Von dem romantischen Gestus der meisten Austen-Verfilmungen ist Whit Stillman weit entfernt. Liebe ist in der Welt des späten 18. Jahrhunderts für Frauen wie Lady Susan und ihre beste Freundin, die Amerikanerin Alicia Johnson (Chloë Sevigny), ein Luxus, den sie sich eigentlich nicht leisten können. In einem ihrer wenigen wirklich aufrichtigen Gespräche mit ihrer Tochter umreißt Lady Susan ihre prekäre Situation mit einem brillanten Aphorismus: »Wir leben nicht, wir sind zu Besuch.« Leben im weiteren Sinne kann eben nur, wer von anderen unabhängig ist; und unabhängig ist nur, wer über die nötigen finanziellen Mittel verfügt.

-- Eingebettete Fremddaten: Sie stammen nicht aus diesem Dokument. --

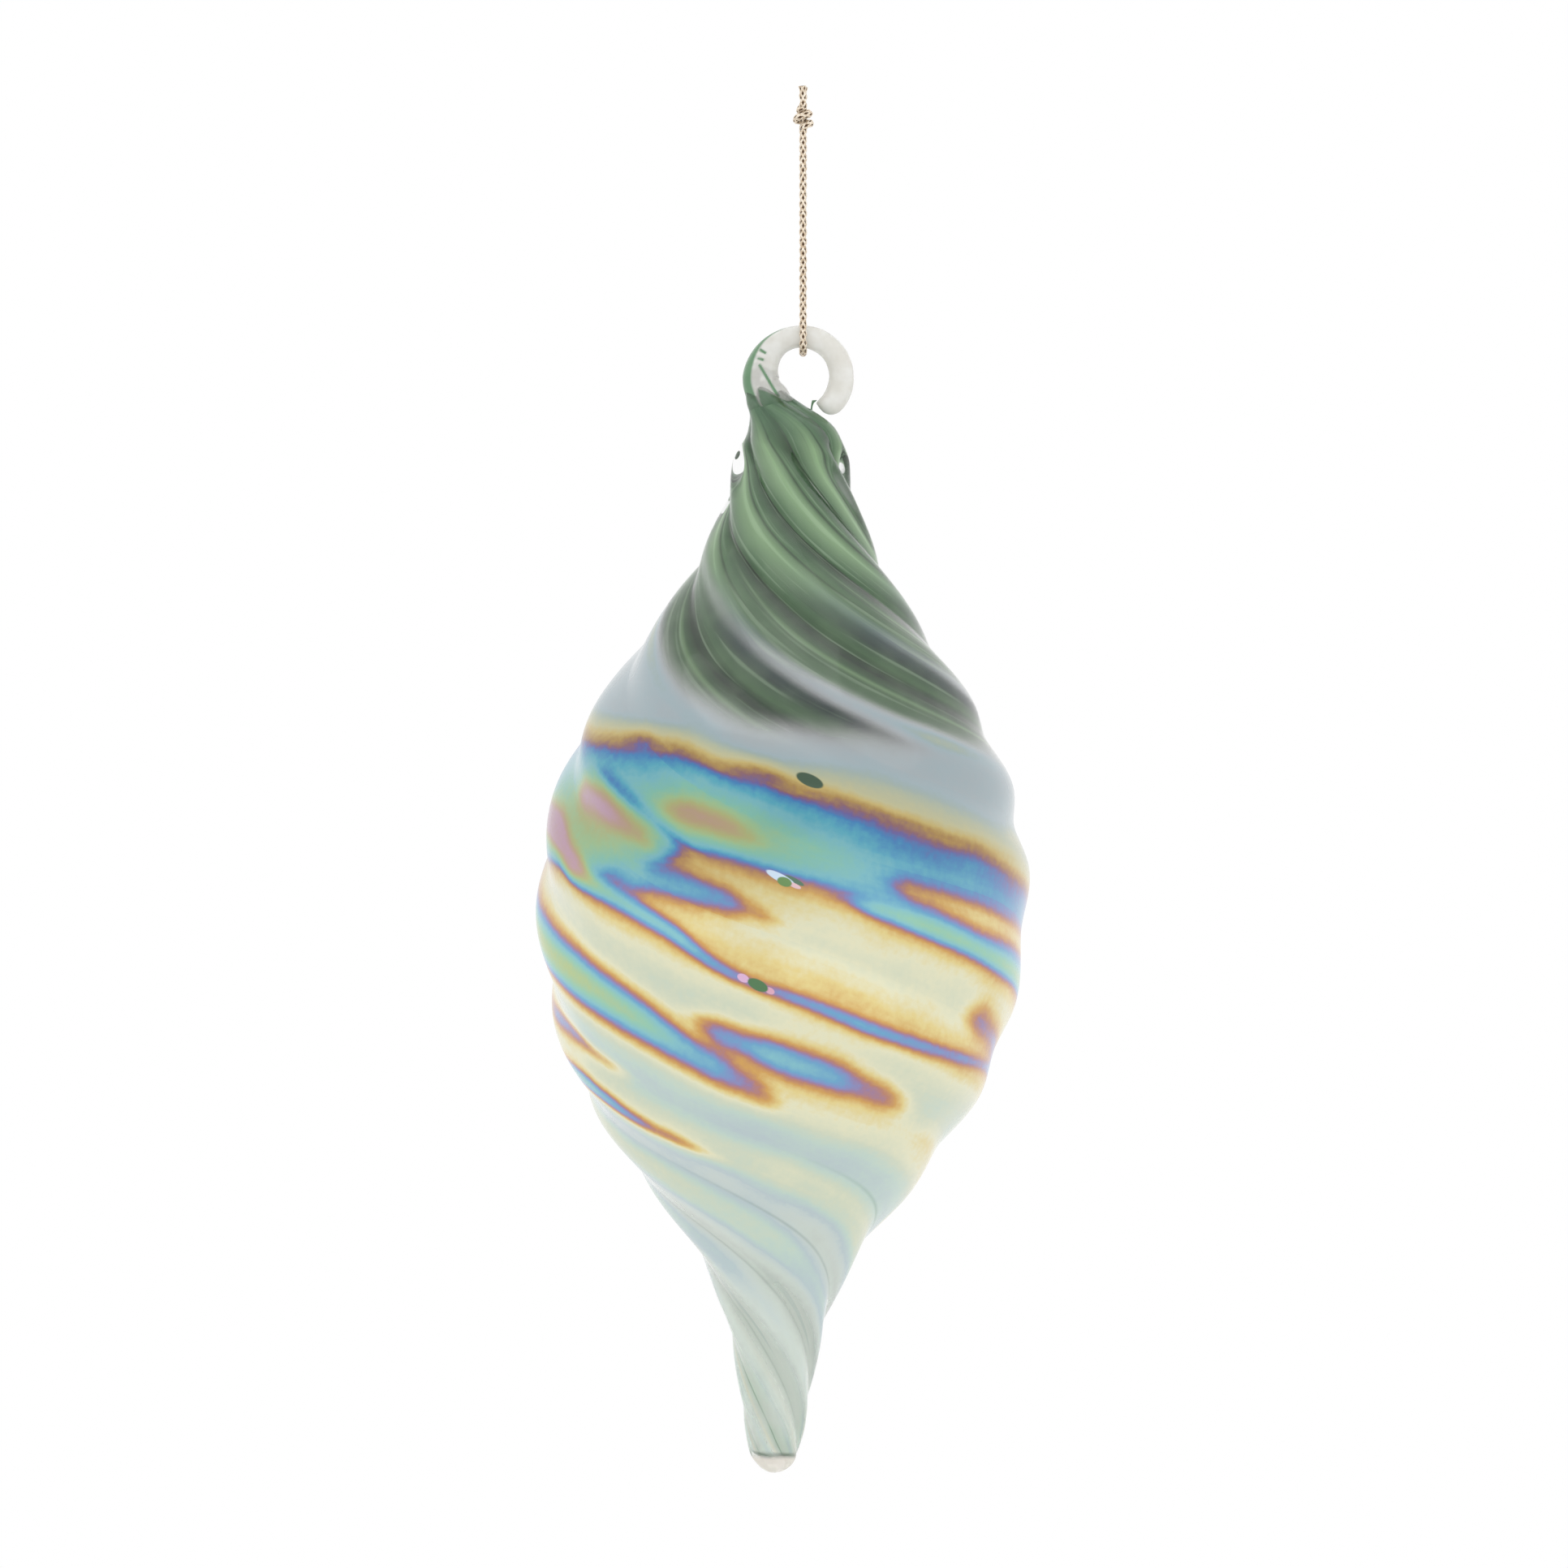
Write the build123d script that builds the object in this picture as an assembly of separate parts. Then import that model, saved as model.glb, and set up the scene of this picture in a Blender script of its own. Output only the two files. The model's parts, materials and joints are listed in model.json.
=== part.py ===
"""Icicle hanging ornament: a twisted, ribbed blown-glass spindle on a braided cord loop.

Millimetres, +Z up, the front faces -Y. The origin is the hang point, the inside top of
the cord loop, at the underside of the cord's knot. The glass is drawn upright on its
own axis, with its tip at zero, and then tilted and moved to where it hangs.
"""
from build123d import *
from math import cos, degrees, pi, radians, sin, sqrt
import os

# ---- Cord -----------------------------------------------------------------
CORD_DIAMETER = 1.2
HANG_DROP = 32.4            # hang point down to the centre of the hook's rod
CORD_BEND_RADIUS = 2.5      # centreline of the bight round the rod
LEG_SPACING_AT_KNOT = 0.65  # centreline of each leg from the loop's middle
LEG_TOP_GAP = 0.1           # clearance under the knot, where the loop turns

KNOT_RADIUS = 1.65
KNOT_HEIGHT = 3.6
KNOT_END_RADIUS = 1.3
TAIL_LENGTH = 3.0
TAIL_SPLAY = 9.0            # degrees, each tail from the vertical

# ---- Glass body -----------------------------------------------------------
BODY_HEIGHT = 167.6         # tip to the top of the shoulder dome
SHOULDER_RADIUS = 7.4       # the dome that closes the neck
TIP_CAP = 5.0               # height of the rounded end of the tip
TIP_X = -4.6
TIP_Z = -209.9
BODY_TILT = 1.0             # degrees about Y

RIB_COUNT = 6
# Crest and valley, each from the mean radius, at heights above the tip.
RIB_DEPTH = [(0, 0.25), (20, 0.35), (40, 0.6), (90, 0.8), (130, 0.75), (157, 1.0), (163, 0.8), (168, 0.5)]

CASING_WALL = 1.5           # clear outer layer, at the mean radius
CORE_WALL = 0.8             # coloured inner layer
CORE_TOP_MARGIN = 2.0       # clear glass over the core's top
CORE_TIP_MARGIN = 2.4       # solid clear glass below the core

# Mean radius of the body at heights above the tip.
OUTLINE = [
    (0, 3.0), (4, 4.0), (8, 4.7), (16, 5.9), (21, 6.9), (25, 8.0), (34, 12.1), (45, 20.5), (56, 28.5),
    (68, 34.3), (80, 37.1), (91, 37.9), (103, 36.2), (114, 32.4), (125, 25.8),
    (136, 17.9), (142, 14.1), (148, 11.2), (153, 9.4), (157, 8.6), (162, 7.7), (168, 7.0),
]
# Height at which a rib has turned by so many degrees, going down from the neck.
TWIST = [
    (0, 712), (6, 660), (29, 540), (56, 420), (71, 360), (91, 300), (107, 240),
    (122, 180), (136, 120), (150, 60), (168, -20),
]

# ---- Hook -----------------------------------------------------------------
RING_X = -0.3
RING_RADIUS = 6.3           # centreline of the curled rod
RING_Z = -HANG_DROP - RING_RADIUS + 0.01
HOOK_END_ANGLE = -57.0      # degrees from +X, where the rod's free end is cut
HOOK_END_ROUND = 0.5
ROD_RADIUS_TOP = 1.8
# Rod radius at angles round the ring, from the free end to the root.
ROD_RADII = [(-57, 1.95), (-20, 1.95), (20, 1.9), (60, 1.8), (115, 1.8), (150, 2.3), (180, 2.85)]
# The root below the ring, as (x, z, radius), flaring down into the shoulder.
ROOT_SECTIONS = [
    (-6.3, -40.2, 3.2), (-5.6, -41.8, 3.8), (-4.6, -43.6, 4.7), (-3.3, -45.8, 5.6), (-2.2, -48.8, 6.0),
]
WHISKER_RADIUS = 0.35       # drawn thread of glass from the rod's end to the shoulder

BODY_ENDS = (0, TIP_CAP, BODY_HEIGHT, SHOULDER_RADIUS)
STRIP_ROWS = 90
STRIP_COLUMNS = 9
BUBBLE_ROWS = 40
END_RADIUS_RATIO = 0.06     # part of an end's radius left as a tiny flat
SURFACE_TOLERANCE = 0.004


# ---- Smooth curves through a few stations ---------------------------------
def slope_at(stations, i):
    """Slope of the curve at station i, from its neighbours."""
    low = stations[max(i - 1, 0)]
    high = stations[min(i + 1, len(stations) - 1)]
    return (high[1] - low[1]) / (high[0] - low[0])


def smooth_at(stations, x):
    """Value at x of the smooth curve through the (x, value) stations."""
    i = 0
    while i < len(stations) - 2 and x > stations[i + 1][0]:
        i += 1
    span = stations[i + 1][0] - stations[i][0]
    start = stations[i][1]
    rise = stations[i + 1][1] - start
    t = (x - stations[i][0]) / span
    s0 = slope_at(stations, i) * span
    s1 = slope_at(stations, i + 1) * span
    return start + t * (s0 + t * (3 * rise - 2 * s0 - s1 + t * (s0 + s1 - 2 * rise)))


# ---- Shape of the body ----------------------------------------------------
def end_rounding(height, low, low_cap, high, high_cap):
    """1 between two ends, falling to 0 as a quarter ellipse of each cap's height."""
    from_low = min((height - low) / low_cap, 1.0)
    from_high = min((high - height) / high_cap, 1.0)
    return sqrt(1 - (1 - from_low) ** 2) * sqrt(1 - (1 - from_high) ** 2)


def eased_heights(low, low_cap, high, high_cap, count):
    """Heights from end to end, close together at the caps, each end left a tiny flat."""
    flat = 1 - sqrt(1 - END_RADIUS_RATIO ** 2)
    start, stop = low + low_cap * flat, high - high_cap * flat
    steps = [i / (count - 1) for i in range(count)]
    eased = [t - 0.9 * sin(2 * pi * t) / (2 * pi) for t in steps]
    return [start + (stop - start) * t for t in eased]


def mean_radius(height):
    return smooth_at(OUTLINE, height)


def skin_point(height, across):
    """Point of the outer skin; across runs round the body in degrees from a crest."""
    ribbed = mean_radius(height) + smooth_at(RIB_DEPTH, height) * cos(radians(RIB_COUNT * across))
    radius = ribbed * end_rounding(height, *BODY_ENDS)
    angle = radians(smooth_at(TWIST, height) + across)
    return Vector(radius * cos(angle), radius * sin(angle), height)


def rib_strip(first_angle):
    """One twisted strip of skin, a rib wide, from the tip to the shoulder."""
    pitch = 360 / RIB_COUNT
    turns = [first_angle + pitch * j / (STRIP_COLUMNS - 1) for j in range(STRIP_COLUMNS)]
    rows = [[skin_point(h, a) for a in turns] for h in eased_heights(*BODY_ENDS, STRIP_ROWS)]
    return Face.make_surface_from_array_of_points(rows, tol=SURFACE_TOLERANCE, min_deg=3, max_deg=5)


def end_cap(strips, at_top):
    """The tiny flat that closes one end of the skin."""
    edges = []
    for strip in strips:
        by_height = strip.edges().sort_by(Axis.Z)
        edges.append(by_height[-1] if at_top else by_height[0])
    return Face(Wire(edges))


def ribbed_skin():
    """The whole outer shape of the body, as a solid."""
    pitch = 360 / RIB_COUNT
    strips = [rib_strip(pitch * (k + 0.5)) for k in range(RIB_COUNT)]
    caps = [end_cap(strips, True), end_cap(strips, False)]
    return Solid(Shell(strips + caps))


def smooth_bubble(inset, low, high):
    """Turned shape that stays so far inside the mean radius, between two heights."""
    ends = (low, mean_radius(low) - inset, high, mean_radius(high) - inset)
    heights = eased_heights(*ends, BUBBLE_ROWS)
    side = [((mean_radius(h) - inset) * end_rounding(h, *ends), 0, h) for h in heights]
    outline = Spline(side)
    outline += Polyline(side[-1], (0, 0, heights[-1]), (0, 0, heights[0]), side[0])
    return revolve(make_face(outline), Axis.Z)


def placed(shape):
    """Moves glass from its own upright axis to where it hangs."""
    return Pos(TIP_X, 0, TIP_Z) * Rot(0, BODY_TILT, 0) * shape


# ---- Hook -----------------------------------------------------------------
def rod_section(x, z, direction, radius):
    """Round section of the hook's rod, square to its direction in the XZ plane."""
    plane = Plane(origin=(x, 0, z), x_dir=(0, 1, 0), z_dir=direction)
    return Wire.make_circle(radius, plane)


def ring_sections():
    """Sections from the free end round the ring to the root."""
    end_turn = degrees(HOOK_END_ROUND / RING_RADIUS)
    angles = [HOOK_END_ANGLE, HOOK_END_ANGLE + end_turn] + [-30 + 21 * i for i in range(11)]
    sections = []
    for angle in angles:
        turn = radians(angle)
        radius = smooth_at(ROD_RADII, angle)
        if angle == HOOK_END_ANGLE:
            radius -= HOOK_END_ROUND
        x = RING_X + RING_RADIUS * cos(turn)
        z = RING_Z + RING_RADIUS * sin(turn)
        sections.append(rod_section(x, z, (-sin(turn), 0, cos(turn)), radius))
    return sections


def root_sections():
    """Sections from under the ring down into the shoulder, each square to the path."""
    before = (RING_X - RING_RADIUS, RING_Z)
    sections = []
    for x, z, radius in ROOT_SECTIONS:
        sections.append(rod_section(x, z, (x - before[0], 0, z - before[1]), radius))
        before = (x, z)
    return sections


def whisker():
    """The thin thread of glass that closes the hook against the shoulder."""
    turn = radians(HOOK_END_ANGLE)
    inner = RING_RADIUS - ROD_RADIUS_TOP / 2
    start = Vector(RING_X + inner * cos(turn), 0, RING_Z + inner * sin(turn))
    end = placed(Pos(0, 0, BODY_HEIGHT - SHOULDER_RADIUS)).position
    along = end - start
    circle = Plane(origin=start, z_dir=along) * Circle(WHISKER_RADIUS)
    return extrude(circle, amount=along.length / 2)


def hanging_hook(body_outside):
    """Clear curled rod with a flared root, fused to the shoulder."""
    rod = Solid.make_loft(ring_sections() + root_sections())
    return (rod + whisker()) - body_outside


# ---- Cord -----------------------------------------------------------------
def cord_route():
    """Corners of the loop's centreline: down one leg, round the rod, up the other."""
    side = CORD_BEND_RADIUS
    low_side = -HANG_DROP - side * sin(radians(30)) / cos(radians(30))
    bottom = -HANG_DROP - side / cos(radians(30))
    top = -LEG_TOP_GAP
    return [
        (0, -LEG_SPACING_AT_KNOT, top),
        (0, -side, low_side),
        (0, 0, bottom),
        (0, side, low_side),
        (0, LEG_SPACING_AT_KNOT, top),
    ]


def cord_loop():
    """Both legs and the bight, as one tube of the cord's thickness."""
    corners = cord_route()
    radii = [0.97 * CORD_BEND_RADIUS] * 3
    path = FilletPolyline(*corners, radius=radii)
    start = Plane(origin=path @ 0, z_dir=path % 0)
    tube = sweep(start * Circle(CORD_DIAMETER / 2), path=path)
    expected = path.length * pi * CORD_DIAMETER ** 2 / 4
    print(f"cord: radii {radii}, length {path.length:.2f} mm")
    print(f"cord: volume {tube.volume:.3f} mm3, section times length {expected:.3f} mm3")
    return tube


def cord_knot():
    """Plain barrel with the size of the pulled-tight overhand knot."""
    half = KNOT_HEIGHT / 2
    bottom_rim = (KNOT_END_RADIUS, 0, 0)
    top_rim = (KNOT_END_RADIUS, 0, KNOT_HEIGHT)
    outline = Polyline(bottom_rim, (0, 0, 0), (0, 0, KNOT_HEIGHT), top_rim)
    outline += ThreePointArc(top_rim, (KNOT_RADIUS, 0, half), bottom_rim)
    return revolve(make_face(outline), Axis.Z)


def cord_tails():
    """The cord's two short ends above the knot, side by side and slightly splayed."""
    tails = []
    for side in (-1, 1):
        foot = Pos(0, side * LEG_SPACING_AT_KNOT, KNOT_HEIGHT) * Rot(-side * TAIL_SPLAY, 0, 0)
        tails.append(foot * Pos(0, 0, TAIL_LENGTH / 2) * Cylinder(CORD_DIAMETER / 2, TAIL_LENGTH))
    return Compound(children=tails)


# ---- Assembly -------------------------------------------------------------
def glass_body():
    """The clear casing, the coloured core inside it, and the casing's outside."""
    outside = ribbed_skin()
    core_low = CORE_TIP_MARGIN
    core_high = BODY_HEIGHT - CORE_TOP_MARGIN
    core_outside = smooth_bubble(CASING_WALL, core_low, core_high)
    core_inside = smooth_bubble(CASING_WALL + CORE_WALL, core_low + CORE_WALL, core_high - CORE_WALL)
    casing = outside - core_outside
    core = core_outside - core_inside
    return placed(casing), placed(core), placed(outside)


def main():
    os.makedirs("parts", exist_ok=True)
    casing, core, outside = glass_body()
    pieces = {
        "clear_casing": casing,
        "green_core": core,
        "hanging_hook": hanging_hook(outside),
        "cord_loop": cord_loop(),
        "cord_knot": cord_knot(),
        "cord_tails": cord_tails(),
    }
    for name, shape in pieces.items():
        export_step(shape, f"parts/{name}.step")


main()
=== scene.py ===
"""Icicle hanging ornament: twisted ribbed blown glass with a lustre film, on a braided cord loop.

Metres, +Z up, the front faces -Y, and the origin is the hang point at the underside of the knot.
Body shapes are worked out in millimetres above the tip and scaled when a mesh is made.
"""
import bpy
import json
from math import atan2, cos, exp, pi, radians, sin, sqrt
from mathutils import Matrix, Vector, noise


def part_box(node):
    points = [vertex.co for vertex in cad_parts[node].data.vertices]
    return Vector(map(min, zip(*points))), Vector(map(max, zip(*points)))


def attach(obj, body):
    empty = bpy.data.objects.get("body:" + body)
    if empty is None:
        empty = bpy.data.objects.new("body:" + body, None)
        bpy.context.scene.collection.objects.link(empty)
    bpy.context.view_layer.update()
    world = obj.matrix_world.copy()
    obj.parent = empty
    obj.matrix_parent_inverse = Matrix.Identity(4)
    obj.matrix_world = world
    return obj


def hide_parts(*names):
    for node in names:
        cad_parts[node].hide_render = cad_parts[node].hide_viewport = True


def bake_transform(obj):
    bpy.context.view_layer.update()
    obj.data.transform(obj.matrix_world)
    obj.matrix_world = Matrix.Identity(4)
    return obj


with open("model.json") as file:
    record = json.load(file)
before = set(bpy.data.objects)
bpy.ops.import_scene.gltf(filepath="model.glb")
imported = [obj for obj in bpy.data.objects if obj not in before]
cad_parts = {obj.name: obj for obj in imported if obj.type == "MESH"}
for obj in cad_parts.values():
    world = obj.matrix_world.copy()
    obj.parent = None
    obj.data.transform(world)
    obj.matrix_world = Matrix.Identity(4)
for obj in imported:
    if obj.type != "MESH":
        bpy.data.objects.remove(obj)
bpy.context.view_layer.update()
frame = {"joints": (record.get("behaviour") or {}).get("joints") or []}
MM = 0.001


# ---- Places taken from the frame ----------------------------------------------
CASING_LOW = Vector(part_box("clear_casing")[0])
KNOT_LOW, KNOT_HIGH = [Vector(corner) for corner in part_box("cord_knot")]
TAILS_HIGH = Vector(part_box("cord_tails")[1])
SWING = next(joint for joint in frame["joints"] if joint["name"] == "ring_swing")
HANG_DROP = -SWING["pos_m"][2]

# ---- Body: driving dimensions, in millimetres ------------------------------------
BODY_HEIGHT = 172.5
HORN_CAP = 3.0
TIP_CAP = 3.6
BODY_TILT = radians(1.0)
TIP = Vector((-0.0046, 0, CASING_LOW.z))
RIB_COUNT = 6
CASING_WALL = 1.5
TIP_WALL = 0.6
CORE_WALL = 0.8
CORE_ENDS = (2.4, 1.4, 168.6, 6.5)      # low end and its cap, high end and its cap
CORE_LEAN = 1.2
CAVITY_INSET = 0.04         # how far the casing's inner surface lies inside the core's skin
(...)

Also dreht sich »Love & Friendship« eben nicht vorrangig um Liebe und Freundschaft. Im Zentrum steht das Geld und mit ihm eine brennende Sehnsucht nach Sicherheit, nach einem Auskommen, das alles andere erst ermöglicht. All das hat auch Jane Austen immer wieder thematisiert. Aber bei ihr ist die Liebe noch ein Gegengewicht. In Whit Stillmans satirischer Sittenkomödie bleibt sie gewichtslos. Lady Susan manipuliert die Menschen ganz nach ihrem Belieben. Hemmungen kennt sie keine. Wären da nicht die für das 18. Jahrhundert typischen großen Hüte mit den riesigen Pfauenfedern und die mit Rüschen verzierten Kleider, könnte man Beckinsales Lady Susan fast für eine Femme fatale aus einem Film noir der 40er Jahre halten. Ihre Skrupellosigkeit hat dabei etwas ungeheuer Verführerisches.

Doch das ist nur die eine Hälfte von Beckinsales ambivalentem Porträt einer Frau, die zugleich auch ein Opfer der gesellschaftlichen Verhältnisse ist. Selbst in den Momenten, in denen sie ihre Mitmenschen gezielt demütigt, strahlt sie noch eine gewisse Unschuld aus. In den Augen von Frauen wie ­Catherine, die den Status quo aufrechterhalten wollen, mag sie eine gefährliche Frau sein. Aber Stillman zeigt sie anders als Jane Austen, die kein Mitgefühl mit ihrer Antiheldin hat, noch in einem anderen Licht. Seine Lady Susan ist eine Heldin, die für die Rechte und die Freiheit der Frauen kämpft. Und ebenso doppeldeutig ist auch der Film selbst. Auf der einen Seite schwelgt Stillman in wundervollen Albernheiten und spielerischen Gags. So stiehlt Tom Bennett in der Rolle des dummen Landadligen allen anderen mehrmals die Show. Auf der anderen erzählt »Love & Friendship« in perfekt kadrierten Bildern, die an englische Gemälde aus dem 18. Jahrhundert erinnern, von einer in Ungerechtigkeit und Ungleichheit verharrenden Gesellschaft, die versucht, jeden Wunsch nach Freiheit im Keim zu ersticken.